Like clockwork, arthritis set in and I could not walk more than 5 minutes without having to sit down and stretch. I felt like an 80-year old in a 30-something body. I finally bit the bullet and got the BEST surgeon (I got on a 1.5 year wait list as I wanted to have the BEST to do the surgery). That was in June of 2005. Lesson learned - I should have done the surgery sooner. The years of compensating take their toll on your gait, your muscle balance and your lower back. I am sure you have that now.

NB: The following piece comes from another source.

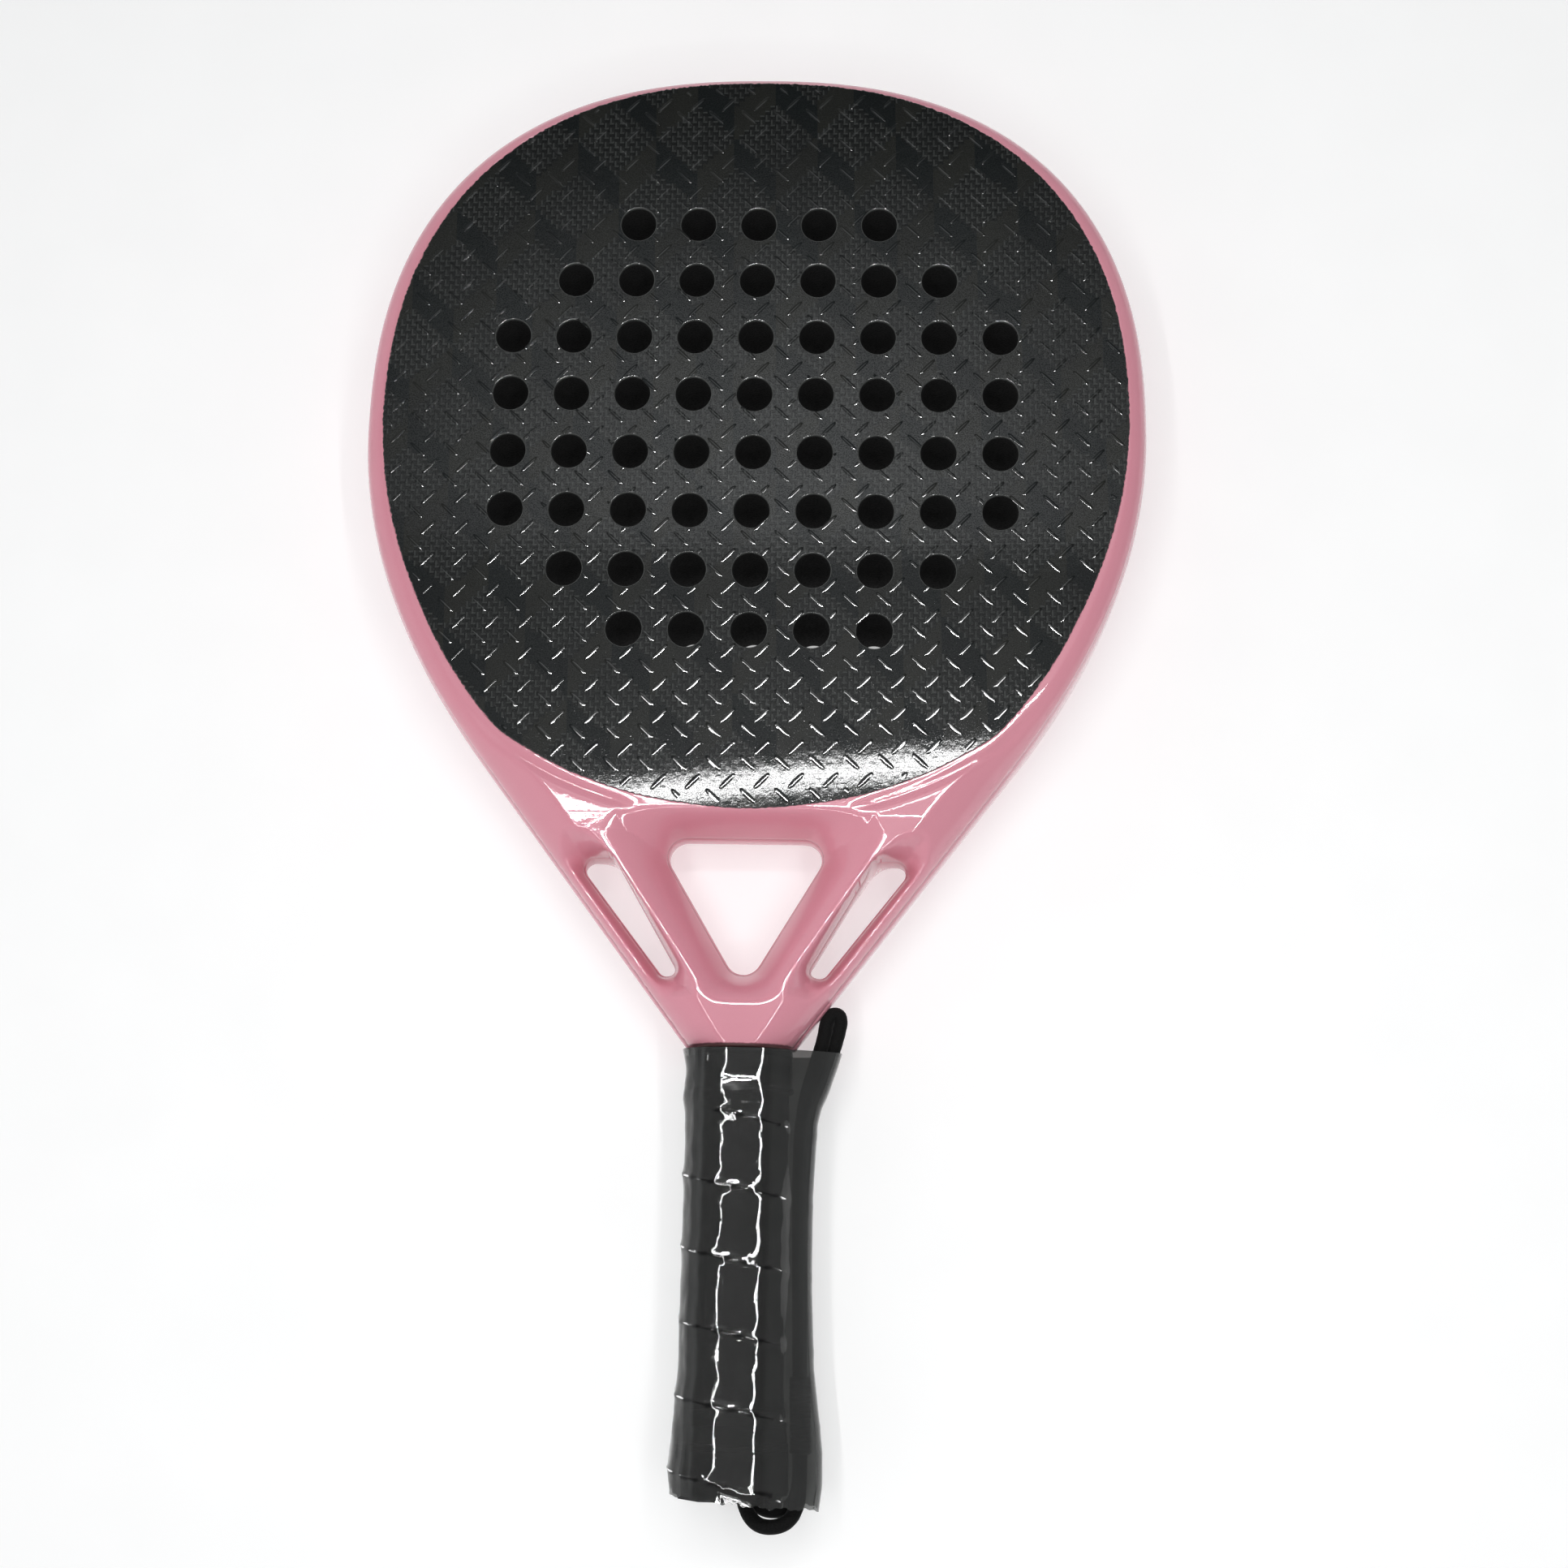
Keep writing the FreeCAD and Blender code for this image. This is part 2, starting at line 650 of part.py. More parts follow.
def check(parts):
    """Every object is up to date, and every sub-part is a valid solid."""
    for thing in document.Objects:
        if "Invalid" in thing.State or "Error" in thing.State:
            raise ValueError(f"{thing.Name} is {thing.State}")
    for label, part in parts.items():
        shape = part.Shape
        if shape.isNull() or not shape.isValid() or not shape.Solids:
            raise ValueError(f"{label} is not a valid solid")
        bounds = shape.BoundBox
        print(
            f"{label:22s} solids {len(shape.Solids)} volume {shape.Volume / 1000:8.2f} cm3"
            f"  x {bounds.XMin:7.1f} {bounds.XMax:7.1f}  y {bounds.YMin:7.1f} {bounds.YMax:7.1f}"
            f"  z {bounds.ZMin:5.1f} {bounds.ZMax:5.1f}"
        )


def main():
    parts = build_head()
    parts.update(build_handle())
    parts["grip_film_sleeve"] = build_film()
    parts["wrist_cord"] = build_cord()
    parts["cord_knot"] = build_knot()
    parts["cord_slider"] = build_slider()
    for label, part in parts.items():
        part.Label = label
    document.recompute()
    check(parts)
    os.makedirs("parts", exist_ok=True)
    for label, part in parts.items():
        part.Shape.exportStep(f"parts/{label}.step")


main()
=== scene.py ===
"""The looks of a padel racket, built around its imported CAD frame.

Shapes are worked out in millimetres, in the row frame: x across, y towards the head, z up from the back face.
They are scaled to metres when a mesh is made.
"""
import math
import random

import bpy
import numpy as np
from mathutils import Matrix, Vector, noise
from mathutils.geometry import delaunay_2d_cdt


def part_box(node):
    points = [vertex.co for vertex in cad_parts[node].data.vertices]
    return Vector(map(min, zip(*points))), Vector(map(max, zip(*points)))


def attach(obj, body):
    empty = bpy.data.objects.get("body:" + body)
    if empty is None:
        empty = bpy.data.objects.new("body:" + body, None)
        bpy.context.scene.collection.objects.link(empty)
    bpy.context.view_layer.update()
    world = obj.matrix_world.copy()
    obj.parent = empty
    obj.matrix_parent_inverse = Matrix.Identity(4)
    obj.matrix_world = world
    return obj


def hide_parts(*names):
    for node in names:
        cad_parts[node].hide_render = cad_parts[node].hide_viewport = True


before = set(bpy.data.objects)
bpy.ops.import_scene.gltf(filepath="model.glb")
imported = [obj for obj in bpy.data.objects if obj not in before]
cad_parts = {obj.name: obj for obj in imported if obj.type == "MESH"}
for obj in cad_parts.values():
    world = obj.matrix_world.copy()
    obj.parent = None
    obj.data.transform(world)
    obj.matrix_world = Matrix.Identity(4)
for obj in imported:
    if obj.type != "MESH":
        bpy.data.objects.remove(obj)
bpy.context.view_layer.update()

MM = 0.001
MASK_SEED = 7


def node_box(name):
    """The lowest and highest corners of a CAD node, in millimetres."""
    low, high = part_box(name)
    return np.array(low) / MM, np.array(high) / MM


# ---------------------------------------------------------------- driving sizes
SHELL_LOW, SHELL_HIGH = node_box("frame_tube")
_, SKIN_HIGH = node_box("front_face_skin")
COLLAR_LOW, COLLAR_HIGH = node_box("grip_collar")
WRAP_LOW, WRAP_HIGH = node_box("grip_wrap")
SLIDER_LOW, SLIDER_HIGH = node_box("cord_slider")

THICKNESS = SKIN_HIGH[2]
MIDDLE = THICKNESS / 2
HEAD_HALF = SHELL_HIGH[0]
HEAD_TOP = SHELL_HIGH[1]
SHELL_END = SHELL_LOW[1]
FACE_HALF = SKIN_HIGH[0]
FACE_TOP = SKIN_HIGH[1]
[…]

As soon as I could get vertical (with crutches/cane), I hit the pool and that is all I did for weeks. August of that same year I was able to get on the bike, but had to keep an eye on my hip angle. So I kept cycling to a minimum. If at all possible, find a warm place where you can have your recovery. I live in the Pacific Northwest where it is damp and cold in the winter months. I was off work anyway (short term disability), so I decided to take my wife to the Philippines, never been there before, so I did my recovery there. Being in a warm and humid place allowed me to be more limber, ditched the cane (funny enough, I can ride a bike, but as soon as I got off the bike, I relied on the cane).
I found that rehab was the BEST thing I could do to make sure the hip joint stayed healthy and strong. My biggest job was to get the left leg the same strength as the right. I invested in a power meter and focused on L/R balance - to this day, I am mindful of that. Just read your post and congratulations again on the new HIP.